Le demandeur doit être immatriculé depuis au moins douze mois à la Sécurité sociale et avoir exercé une activité professionnelle minimale au cours de l’année précédant l’interruption de travail ou la constatation de l’invalidité (600 heures de travail salarié ou des cotisations équivalentes à celles dues pour 2 030 SMIC horaires). Pour la détermination du taux de la pension d'invalidité, les invalides sont classés en trois catégories. Ce classement ne s'oppose pas à l'exercice d'une activité professionnelle. La pension est le produit du taux d'indemnisation par la moyenne des salaires annuels perçus au cours de ses dix meilleures années civiles d’activité. Les salaires pris en compte sont limités au plafond de la Sécurité sociale et revalorisés annuellement comme les pensions en fonction de l’inflation observée. La pension est encadrée par un minimum et un maximum. Elle est réduite (ou supprimée) en cas de cumul avec d’autres revenus.

Les assurés sociaux ne justifiant pas des conditions administratives ouvrant droit à l'assurance invalidité peuvent éventuellement obtenir l'allocation aux adultes handicapés (AAH).

Jusqu'au départ à la retraite

La pension d'invalidité dont le bénéficiaire n'exerce pas d'activité professionnelle est remplacée à l'âge légal de la retraite par une pension de vieillesse pour inaptitude.

Ces pensions d'invalidité sont souvent améliorées par des contrats de prévoyance supplémentaire souscrits par les employeurs au profit de leurs salariés. La plupart se déclenchent à partir d'un taux d'invalidité d'un tiers, et peuvent prévoir de verser jusqu'à 80 % du salaire d'activité jusqu'au départ en retraite.

Souscrire un assurance individuelle

À défaut d'une telle couverture, ou si elle est insuffisante, il reste la possibilité de souscrire une assurance individuelle qui joue le même rôle. Le montant de la rente accordée pour une invalidité absolue est réduit proportionnellement si l'invalidité est partielle. Il convient toutefois d'être vigilant, car certains contrats n'interviennent qu'en cas d'invalidité totale.

Ces assurances sont assez peu onéreuses, car le risque présente une faible probabilité de survenue. C'est pourquoi il n'est quasiment jamais possible de les souscrire seules : elles sont souvent proposées en complément logique d'une complémentaire santé ou de garanties d'indemnités journalières.

Indépendants, pensez aux contrats loi Madelin

Complémentaire santé, régime d'indemnités journalières et garanties d'invalidité : les cotisations payées pour toutes ces assurances peuvent être déduites des bénéfices imposables par les non-salariés dans la limite de 7 % du plafond de la Sécurité sociale (2 879,52 € en 2022) plus 3,75 % du bénéfice imposable, le tout dans la limite de 3 % de huit fois le plafond de la Sécurité sociale (9 872,64 € en 2022).

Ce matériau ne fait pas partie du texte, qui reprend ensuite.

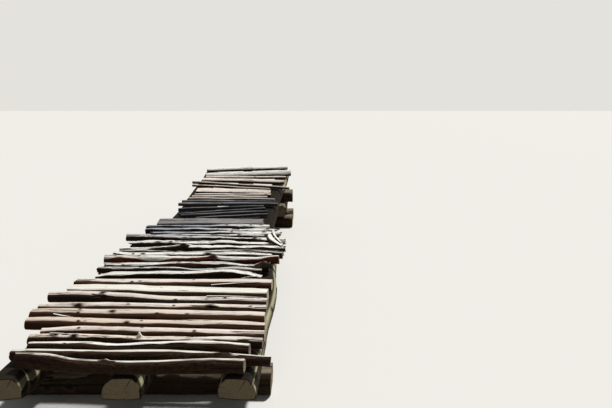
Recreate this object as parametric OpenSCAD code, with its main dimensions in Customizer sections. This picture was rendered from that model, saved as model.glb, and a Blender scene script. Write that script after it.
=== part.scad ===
// Rustic log footbridge: split and whole poles laid side by side across
// three natural logs. The low end rests on one hewn sill log, the high end
// on a small crib of crossed logs. X runs across the deck, Y along it from
// the low end to the high end, Z up. The origin is the middle of the low
// sill's flat underside.

/* [Deck] */
// Length of the deck over all its treads
deck_len = 4700; // [4200:10:5200]
// Width of the deck over the ends of its longest treads
deck_w = 1700; // [1400:10:2000]
// Height of the level seats on the stringers above the ground
seat_h = 330; // [300:1:400]
// Slope of the rising part of the deck, in degrees
rise_deg = 12; // [8:0.5:15]
// Width of every tread as a share of its full width
tread_fit = 1; // [0.8:0.01:1]
// Height of every tread as a share of its full height
tread_rise = 1; // [0.7:0.01:1.2]

/* [Stringers] */
// Depth of the stringer logs between their hewn top and underside
stringer_depth = 180; // [150:1:186]
// Radius of the stringer logs at the low end
butt_r = 104; // [102:1:120]
// Radius of the stringer logs at the high end
tip_r = 98; // [97:1:110]
// How far the stringers reach past the middle line of the first tread
low_reach = 92; // [85:1:140]
// How far the stringers reach past the middle line of the last tread
high_reach = 100; // [60:1:120]
// Length of the slanted cut under the stringers' low tips
slant_len = 230; // [120:1:240]
// How far that cut rises at the tips
slant_rise = 66; // [0:1:90]

/* [Low sill] */
// Length of the low sill log
low_sill_len = 1660; // [1500:10:1900]

/* [High crib] */
// Length of the crib's logs that lie across the bridge
crib_len = 1400; // [1300:10:1650]
// Length of the crib's logs that lie along the bridge
crib_depth = 600; // [480:10:700]
// Distance from the high tips of the stringers back to the crib's middle
crib_back = 323; // [300:1:360]
// Radius of a hewn log as a share of its hewn height
hewn_share = 0.62; // [0.56:0.01:0.7]

/* [Hidden] */
// Forms of a tread's section: the height of its widest line as a share
ROUND = 0.42;
HALF = 0;
SLAB = -1;

// Where each log lies in a deck 4700 long and 1700 wide, from the low end.
// station: distance of the tread's middle line from the low sill
// wide, high: its size across and above the seats
// form: a nearly whole round, a half round or a squared slab
// left, right: how far each end reaches from the deck's middle line
// skew: turn in plan, in degrees; bow: sweep of its middle along the deck
TABLE_LEN = 4700;
TABLE_W = 1700;
TREADS = [
    // station, wide, high, form, left, right, skew, bow
    [-333, 64, 82, ROUND, 560, 715, -2.2, -34],
    [-262, 66, 78, ROUND, 600, 850, -2, 0],
    [-176, 72, 84, ROUND, 560, 725, -2.5, 0],
    [-90, 64, 78, ROUND, 600, 790, -1.5, 0],
    [-8, 82, 84, ROUND, 570, 795, -2.2, 0],
    [95, 98, 90, ROUND, 730, 790, -2.6, 0],
    [222, 118, 96, ROUND, 762, 780, -2.2, 0],
    [343, 92, 86, ROUND, 770, 775, -1.2, 0],
    [480, 104, 92, ROUND, 797, 775, -3.8, 4],
    [632, 118, 76, SLAB, 715, 765, -2.8, 0],
    [770, 122, 94, ROUND, 742, 785, -1.6, 0],
    [991, 92, 64, SLAB, 672, 695, 0, 0],
    [1078, 46, 70, ROUND, 706, 676, -0.8, 0],
    [1152, 76, 84, ROUND, 682, 745, -0.4, 8],
    [1345, 80, 80, ROUND, 738, 805, -0.2, 0],
    [1425, 70, 78, SLAB, 720, 760, -1, 0],
    [1500, 54, 72, ROUND, 695, 830, -1.6, 0],
    [1610, 72, 78, SLAB, 75, 860, -0.9, 0],
    [1690, 50, 66, ROUND, 710, 60, 8.5, 0],
    [1778, 94, 70, SLAB, 710, 865, -3, 0],
    [1962, 76, 78, ROUND, 795, 860, -4.4, 0],
    [2076, 54, 70, ROUND, 522, 640, 0.3, 0],
    [2158, 80, 76, ROUND, 615, 800, -0.5, 0],
    [2267, 88, 80, ROUND, 682, 741, -0.9, 0],
    [2425, 96, 74, ROUND, 738, 640, -0.2, 0],
    [2607, 150, 52, SLAB, 640, 590, 0.3, 0],
    [2745, 38, 44, ROUND, 240, 592, 6.1, 0],
    [2816, 48, 52, ROUND, 430, 587, 6.8, 0],
    [2892, 36, 44, ROUND, 472, 556, 8.4, 0],
    [2977, 38, 52, ROUND, 501, 526, 4.8, 0],
    [3081, 62, 58, ROUND, 531, 697, -0.5, 0],
    [3166, 40, 50, ROUND, 510, 654, -1, 0],
    [3230, 52, 56, ROUND, 450, 651, -2.2, 0],
    [3300, 52, 54, ROUND, 413, 545, -0.4, 0],
    [3370, 48, 52, ROUND, 395, 590, -1.2, 0],
    [3487, 136, 48, SLAB, 395, 578, -2.9, 0],
    [3628, 38, 46, ROUND, 504, 572, -8, 0],
    [3721, 42, 48, ROUND, 523, 827, -8.4, 0],
    [3827, 100, 71, ROUND, 391, 752, -4.9, 0],
    [3957, 52, 54, ROUND, 360, 759, 1, 0],
    [4092, 146, 62, HALF, 382, 823, 5.2, 0],
    [4253, 84, 72, ROUND, 400, 774, 5.4, 0]];
// The first tread on the rising part of the deck
FIRST_RISING = 26;

// Middle lines of the stringers: distance along the deck, then sideways place
LEFT_SWEEP = [[-440, -570], [1500, -560], [2480, -500], [3300, -420], [4330, -350]];
MIDDLE_SWEEP = [[-440, 60], [1500, 95], [2480, 115], [3300, 155], [4330, 185]];
RIGHT_SWEEP = [[-440, 672], [300, 682], [850, 707], [1500, 660], [2480, 562], [3300, 592], [4330, 690]];

// Rings along a tread, corners round its section
TREAD_RINGS = 8;
SECTION_STEPS = 9;
// Corners up each side of a stringer, rings on its level and rising parts
SIDE_STEPS = 5;
LEVEL_RINGS = 9;
RISING_RINGS = 6;
// From where the deck starts to rise to the near edge of the first rising tread
RISE_LEAD = 51;
// Chamfer of a slab's upper corners as a share of its height
SLAB_CHAMFER = 0.16;
// A tread's width in the table is its greatest and its height is its mean, so the mean taper
// and waist are given back to the height
MEAN_TAPER = 0.05;
MEAN_SWELL = 0.04;
// Clear space between a crib block's end and the side of a crib sill
BLOCK_END = 20;
TREAD_TONES = ["#cfc2b2", "#b9ada0", "#d8ccbd", "#a89d92"];

// Scale of the table's sizes along and across the deck
along = deck_len / TABLE_LEN;
across = deck_w / TABLE_W;
rise = tan(rise_deg);
// The deck starts to rise shortly before the near edge of the first rising tread
bend_y = (TREADS[FIRST_RISING - 1][0] - TREADS[FIRST_RISING - 1][1] / 2 - RISE_LEAD) * along;
low_tip_y = TREADS[0][0] * along - low_reach;
high_tip_y = TREADS[len(TREADS) - 1][0] * along + high_reach;
low_course = seat_h - stringer_depth;
crib_y = high_tip_y - crib_back;

function seat_z(y) = seat_h + max(0, y - bend_y) * rise;
function wave(i, s, turns) = sin(360 * turns * s + i * 137);
function tread_name(i) = str("tread_", i < 10 ? "0" : "", i);

// Sideways place of a stringer's middle line, eased between the sweep's points
function sweep_x(sweep, y) =
    let (
        last = len(sweep) - 1,
        k = lookup(y / along, [for (i = [0:last]) [sweep[i][0], i]]),
        i = min(floor(k), last - 1),
        t = k - i,
        ease = t * t * (3 - 2 * t))
    across * (sweep[i][1] * (1 - ease) + sweep[i + 1][1] * ease);

// One course of the crib, which fills the height under the stringers in three
course_h = (seat_z(crib_y) - stringer_depth) / 3;
crib_log_r = course_h * hewn_share;
// Middle of the crib across the bridge, and from it to each of its sills
crib_x = (sweep_x(LEFT_SWEEP, crib_y) + sweep_x(RIGHT_SWEEP, crib_y)) / 2;
crib_spread = crib_depth / 2 - crib_log_r - BLOCK_END;

// Skin of facets over rings that have equal numbers of corners
module skin(rings) {
    n = len(rings[0]);
    m = len(rings);
    polyhedron(
        points = [for (ring = rings) each ring],
        faces = concat(
            [[for (i = [0:n - 1]) i]],
            [[for (i = [n - 1:-1:0]) (m - 1) * n + i]],
            [for (j = [0:m - 2], i = [0:n - 1]) let (
                a = j * n + i,
                b = j * n + (i + 1) % n) each [[a, a + n, b + n], [a, b + n, b]]]));
}

// Section of a tread with its flat underside on z = 0
function tread_section(wide, high, form) =
    form == SLAB
        ? let (c = SLAB_CHAMFER * high) [
            [wide / 2, 0], [wide / 2, high - c], [wide / 2 - c, high],
            [-wide / 2 + c, high], [-wide / 2, high - c], [-wide / 2, 0]]
        : let (
            middle = form * high,
            radius = high - middle,
            start = -asin(min(1, middle / radius)))
            [for (k = [0:SECTION_STEPS])
                let (a = start + (180 - 2 * start) * k / SECTION_STEPS)
                [wide / 2 * cos(a), middle + radius * sin(a)]];

// A naturally crooked tread that tapers towards one end
module tread_log(i, wide, high, form, left, right, bow) {
    rings = [for (k = [0:TREAD_RINGS])
        let (
            s = k / TREAD_RINGS,
            x = -left + (left + right) * s,
            taper = 1 - 0.1 * (i % 2 == 0 ? s : 1 - s),
            end = (k == 0 || k == TREAD_RINGS) ? 0.94 : 1,
            swell = 1 - 0.04 * (1 + wave(i, s, 1.6)),
            y = bow * (1 - pow(2 * s - 1, 2)) + 0.02 * wide * wave(i, s, 1.1))
        [for (p = tread_section(
                wide * taper * end * swell, high * (taper + MEAN_TAPER) * end * (swell + MEAN_SWELL), form))
            [x, y + p[0], p[1]]]];
    skin(rings);
}

// Seats a tread on the level or on the rising part of the stringers
module on_seat(station, skew) {
    translate([0, station, seat_z(station)])
        rotate([station > bend_y ? rise_deg : 0, 0, 0])
            rotate([0, 0, skew])
                children();
}

module tread(i) {
    t = TREADS[i - 1];
    on_seat(t[0] * along, atan(tan(t[6]) * along / across))
        tread_log(
            i, t[1] * along * tread_fit, t[2] * along * tread_rise, t[3],
            t[4] * across, t[5] * across, t[7] * along);
}

// A swept stringer log with its top and underside hewn flat
module stringer(sweep) {
    slant_end = low_tip_y + slant_len;
    stations = concat(
        [low_tip_y],
        [for (k = [0:LEVEL_RINGS]) slant_end + (bend_y - slant_end) * k / LEVEL_RINGS],
        [for (k = [1:RISING_RINGS]) bend_y + (high_tip_y - bend_y) * k / RISING_RINGS]);
    rings = [for (y = stations)
        let (
            s = (y - low_tip_y) / (high_tip_y - low_tip_y),
            r = butt_r + (tip_r - butt_r) * s,
            x = sweep_x(sweep, y),
            z = seat_z(y) - stringer_depth / 2,
            upper = asin(stringer_depth / 2 / r),
            lower = y < slant_end ? asin((stringer_depth / 2 - slant_rise) / r) : upper)
        [for (from = [-lower, 180 - upper], k = [0:SIDE_STEPS])
            let (a = from + (lower + upper) * k / SIDE_STEPS)
            [x + r * cos(a), y, z + r * sin(a)]]];
    skin(rings);
}

// A straight log along X, hewn flat above and below, standing on z = 0
module hewn_log(len, high) {
    intersection() {
        translate([-len / 2, 0, high / 2])
            rotate([0, 90, 0])
                cylinder(h = len, r = high * hewn_share, $fn = 48);
        translate([-len / 2, -high, 0])
            cube([len, 2 * high, high]);
    }
}

// The sill log under the low ends of the stringers
module low_sill() {
    color("#77685a")
        hewn_log(low_sill_len, low_course);
}

// A log of the crib's lowest course, towards one end of the bridge
module crib_sill(side) {
    color("#6f6255")
        translate([crib_x, crib_y + side * crib_spread, 0])
            hewn_log(crib_len, course_h);
}

// A log of the crib's second course, under one of the outer stringers
module crib_block(sweep) {
    color("#7b6c5c")
        translate([sweep_x(sweep, crib_y), crib_y, course_h])
            rotate([0, 0, 90])
                hewn_log(crib_depth, course_h);
}

// The crib's top log, its seat cut to the slope of the stringers
module crib_bearer() {
    color("#77685a")
        translate([crib_x, crib_y, 2 * course_h])
            intersection() {
                translate([-crib_len / 2, 0, course_h / 2])
                    rotate([0, 90, 0])
                        cylinder(h = crib_len, r = crib_log_r, $fn = 48);
                translate([-crib_len / 2, -course_h, 0])
                    cube([crib_len, 2 * course_h, 2 * course_h]);
                translate([0, 0, course_h])
                    rotate([rise_deg, 0, 0])
                        translate([-crib_len / 2, -2 * course_h, -3 * course_h])
                            cube([crib_len, 4 * course_h, 3 * course_h]);
            }
}

for (i = [1:len(TREADS)])
    color(TREAD_TONES[i % len(TREAD_TONES)]) tread(i);
color("#8a7a68") stringer(LEFT_SWEEP);  // stringer_left
color("#857563") stringer(MIDDLE_SWEEP);  // stringer_middle
color("#8a7a68") stringer(RIGHT_SWEEP);  // stringer_right
low_sill();
crib_sill(-1);  // crib_sill_front
crib_sill(1);  // crib_sill_back
crib_block(LEFT_SWEEP);  // crib_block_left
crib_block(RIGHT_SWEEP);  // crib_block_right
crib_bearer();
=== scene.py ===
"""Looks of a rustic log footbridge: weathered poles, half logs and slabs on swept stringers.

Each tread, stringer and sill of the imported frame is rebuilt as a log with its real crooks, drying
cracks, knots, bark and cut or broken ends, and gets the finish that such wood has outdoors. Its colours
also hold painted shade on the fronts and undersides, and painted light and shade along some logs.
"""

import logging
import math
from dataclasses import dataclass, field, replace
from enum import Enum
from functools import partial

import bpy
import numpy as np
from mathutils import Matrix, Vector


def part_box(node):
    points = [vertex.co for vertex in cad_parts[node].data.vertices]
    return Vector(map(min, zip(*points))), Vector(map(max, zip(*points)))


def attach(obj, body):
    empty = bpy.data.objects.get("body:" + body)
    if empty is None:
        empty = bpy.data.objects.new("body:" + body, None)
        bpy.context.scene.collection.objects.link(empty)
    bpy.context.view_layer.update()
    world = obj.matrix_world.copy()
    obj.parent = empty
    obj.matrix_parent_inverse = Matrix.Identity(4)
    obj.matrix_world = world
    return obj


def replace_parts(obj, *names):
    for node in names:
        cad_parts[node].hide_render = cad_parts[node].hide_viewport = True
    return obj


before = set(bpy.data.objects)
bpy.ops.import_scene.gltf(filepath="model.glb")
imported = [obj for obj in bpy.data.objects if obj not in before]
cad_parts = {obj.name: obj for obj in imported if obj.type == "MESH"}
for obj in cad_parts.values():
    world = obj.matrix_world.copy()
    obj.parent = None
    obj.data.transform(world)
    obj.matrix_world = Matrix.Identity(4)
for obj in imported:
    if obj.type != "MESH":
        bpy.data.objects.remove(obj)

LOG = logging.getLogger("footbridge")
MM = 0.001

# The frame's axes: to the right of a walker who goes up the bridge, ahead, and up.
RIGHT, AHEAD, UP = np.eye(3)

# Places of the inputs of the nodes Map Range and Mix, and of Mix's colour output.
VALUE, FROM_MIN, FROM_MAX, TO_MIN, TO_MAX = range(5)
SHARE, BELOW, ABOVE = 0, 6, 7
COLOUR = 2

Line = tuple[tuple[float, float], ...]
Socket = bpy.types.NodeSocket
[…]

Ce dispositif réduit sensiblement le coût de ces protections, indispensables au vu des prestations versées par les régimes de prévoyance professionnels.

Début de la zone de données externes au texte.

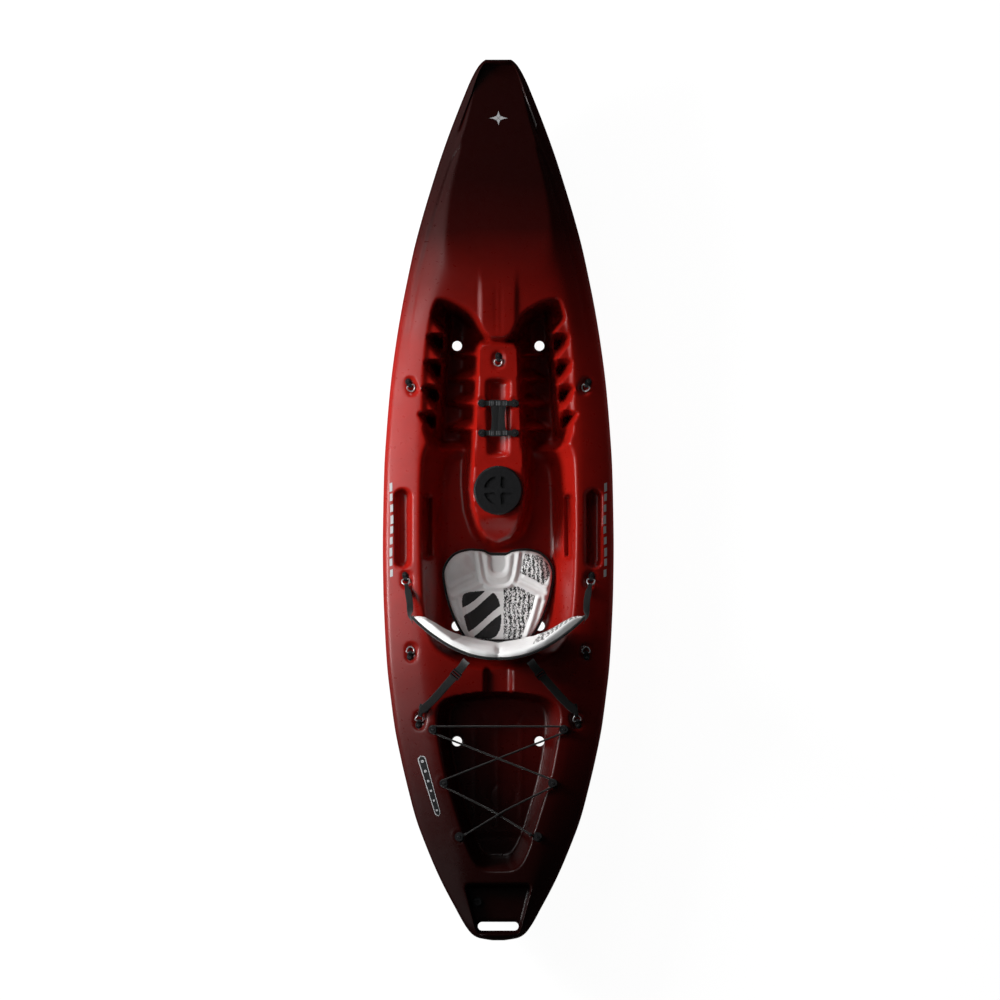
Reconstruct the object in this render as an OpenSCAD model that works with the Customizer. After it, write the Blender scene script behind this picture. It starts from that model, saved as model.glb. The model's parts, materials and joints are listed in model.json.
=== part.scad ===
// Sit-on-top kayak. X to starboard, Y to the bow, Z up, millimetres.
// The hull rests on Z = 0 and its ends are the same distance from Y = 0.

/* [Hull] */
// overall length
hull_len = 2687; // [2400:1:3200]
// overall beam
hull_beam = 705; // [620:1:800]
// wall of the moulded shell
wall = 4.4; // [3.5:0.1:8]
// depth of the grooves between keel and side runners
groove = 14; // [4:1:24]
// height of the deck crest amidships
crest_h = 232; // [200:1:270]

/* [Cockpit] */
// height of the footwell floor
foot_z = 52; // [40:1:80]
// height of the seat well floor
seat_z = 82; // [60:1:110]
// height of the console under the hatch
console_z = 205; // [180:1:225]
// reach of each foot-brace step
step_reach = 34; // [15:1:45]
// radius of the bottle trough
trough_r = 38; // [30:1:44]

/* [Tank well] */
// height of the tank well floor
tank_z = 122; // [90:1:150]
// radius of a scupper tube bore
scupper_r = 15; // [10:0.5:20]
// diameter of the bungee cord
cord_d = 6; // [4:0.5:8]

/* [Hatch] */
// radius of the hull opening
hatch_hole_r = 64; // [50:0.5:70]
// radius of the rim flange
rim_r = 75; // [70:0.5:80]
// depth of the drop-in bucket
bucket_h = 118; // [80:1:130]

/* [Deck rings] */
// radius of the ring wire
ring_wire = 2.1; // [1.5:0.1:3]
// half width of a ring at its bar
ring_half = 12; // [9:0.5:15]

/* [Seat] */
// thickness of the seat pad
pad_t = 26; // [15:1:40]
// height of the backrest top
back_top = 392; // [340:1:440]
// width of the rear strap webbing
web_w = 25; // [20:1:38]
// width of the front strap webbing
front_w = 20; // [15:1:30]

/* [Hidden] */
e = 0.01;
kl = hull_len / 2687;
kb = hull_beam / 705;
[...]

Les indemnités journalières versées éventuellement par l'assureur en cas d'arrêt de travail ou d'invalidité sont en revanche imposables, contrairement à celles des contrats individuels.

Le régime des accidents du travail

Les arrêts qui découlent d'un accident de travail bénéficient d'un traitement un peu plus favorable que ceux liés à une maladie. La Sécurité sociale intervient dès le premier jour d'arrêt et sans limitation de durée.

L'indemnité elle-même est un peu plus élevée et atteint 60 % du salaire de base (toujours dans la limite du plafond de la Sécurité sociale) pendant les 28 premiers jours, puis elle passe à 80 %. A noter que le salaire journalier est plafonné à 0,834 % du plafond annuel de la Sécurité sociale, soit au 1er janvier 2022 un salaire journalier plafonné à 343,07 €. L’indemnité maximum pendant les 28 premiers jours est donc égale à 205,84 € par jour et au-delà à 274,46 €, ce qui est sensiblement supérieur aux plafonds en cas de maladie (cf. ci-dessus).

Les accords collectifs prévoient souvent que les employeurs, dans ce cas, complètent les indemnités afin de maintenir la totalité du salaire pendant toute la durée de l'arrêt.